§ Exercise brief:
Can all of these lines be returned exactly?

......

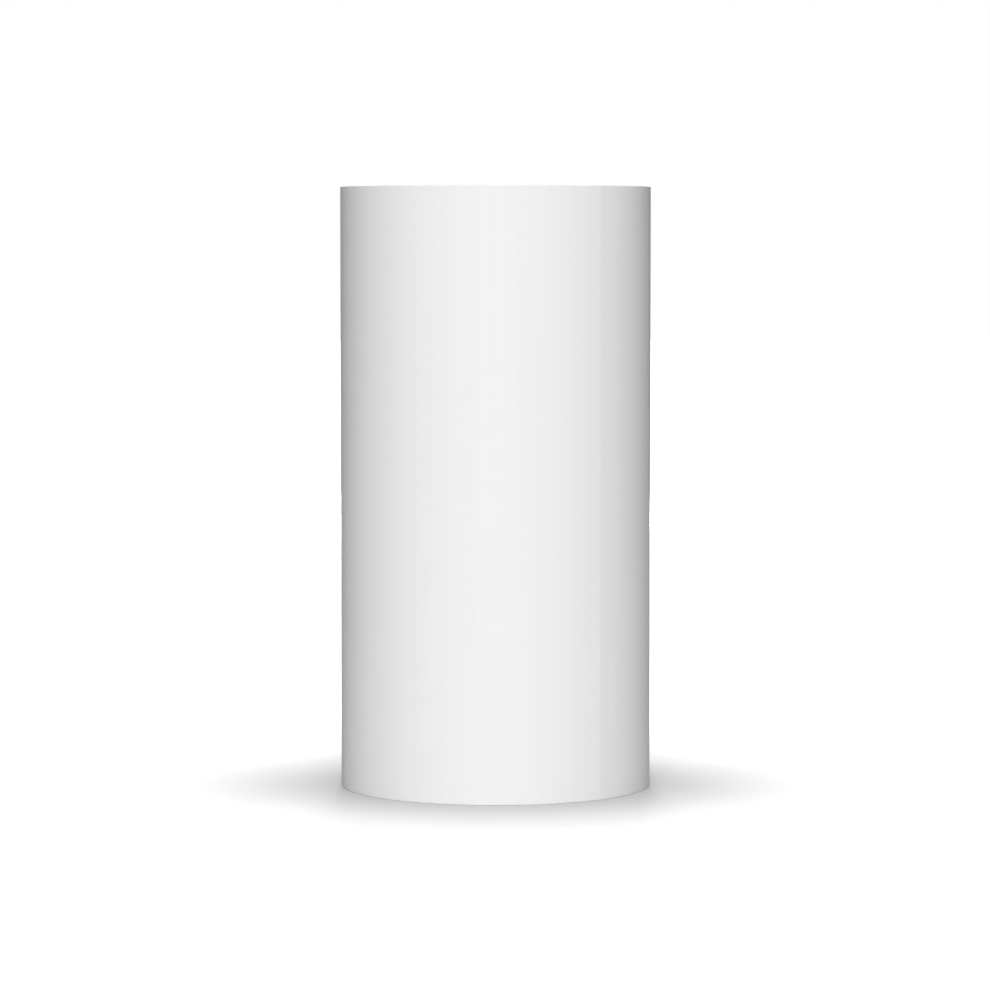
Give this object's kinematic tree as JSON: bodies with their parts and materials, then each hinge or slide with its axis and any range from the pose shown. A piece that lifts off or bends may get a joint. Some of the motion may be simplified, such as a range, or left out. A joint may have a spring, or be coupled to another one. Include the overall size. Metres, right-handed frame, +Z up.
{
  "type": "facade column segment",
  "caption": "Plain round shaft segment for a facade column, a white primed tube of moulded foam with square ends and an open bore.",
  "frame": {"origin": "centre of the lower end face, on the column's axis", "axes": "+Z up along the column's axis, -Y towards the front as pictured, +X to the viewer's right. The parting line that shows is 41.1 degrees from -Y towards +X, and the other is opposite it."},
  "size_m": [0.31, 0.31, 0.6],
  "materials": {
    "white_primer": "matte white primer on moulded rigid polyurethane foam"
  },
  "bodies": {
    "root": {"shaft_segment": "white_primer"}
  },
  "joints": []
}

......

§ Response for this exercise:
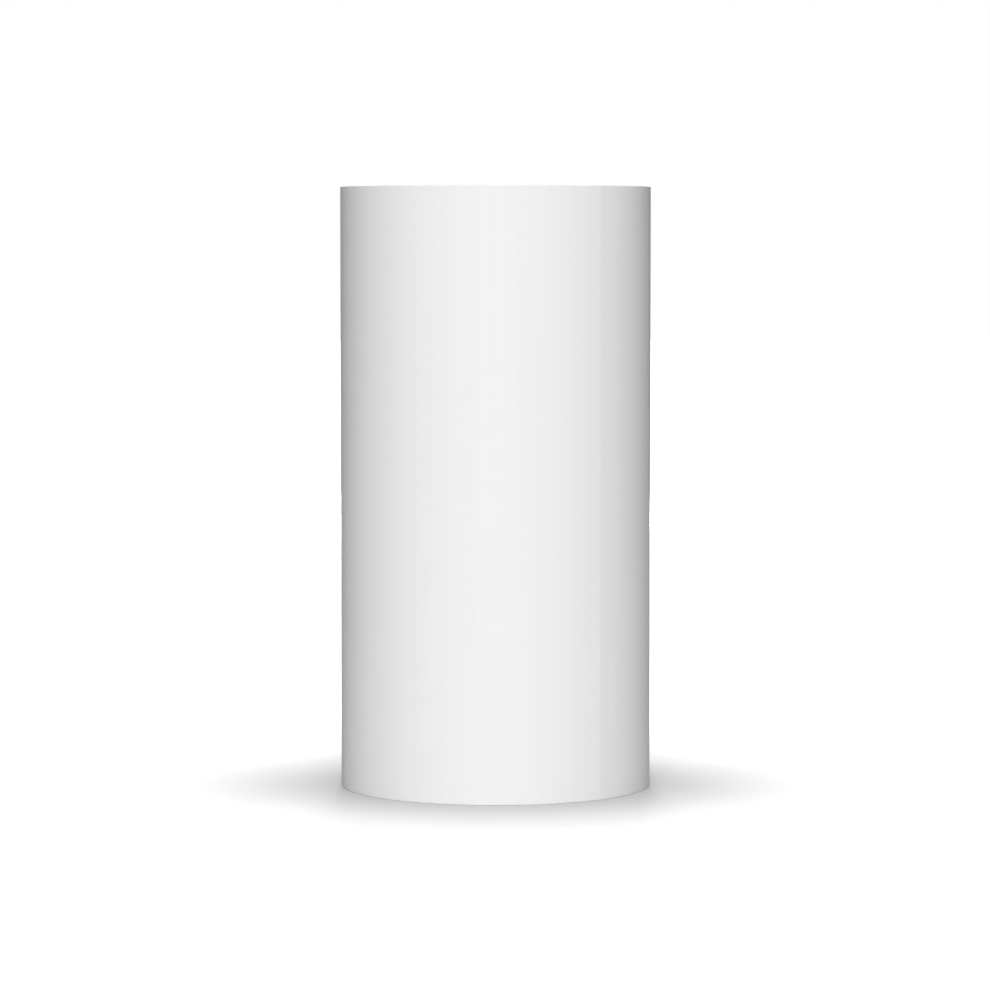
Give this object's kinematic tree as JSON: bodies with their parts and materials, then each hinge or slide with its axis and any range from the pose shown. A piece that lifts off or bends may get a joint. Some of the motion may be simplified, such as a range, or left out. A joint may have a spring, or be coupled to another one. Include the overall size. Metres, right-handed frame, +Z up.
{
  "type": "facade column segment",
  "caption": "Plain round shaft segment for a facade column, a white primed tube of moulded foam with square ends and an open bore.",
  "frame": {"origin": "centre of the lower end face, on the column's axis", "axes": "+Z up along the column's axis, -Y towards the front as pictured, +X to the viewer's right. The parting line that shows is 41.1 degrees from -Y towards +X, and the other is opposite it."},
  "size_m": [0.31, 0.31, 0.6],
  "materials": {
    "white_primer": "matte white primer on moulded rigid polyurethane foam"
  },
  "bodies": {
    "root": {"shaft_segment": "white_primer"}
  },
  "joints": []
}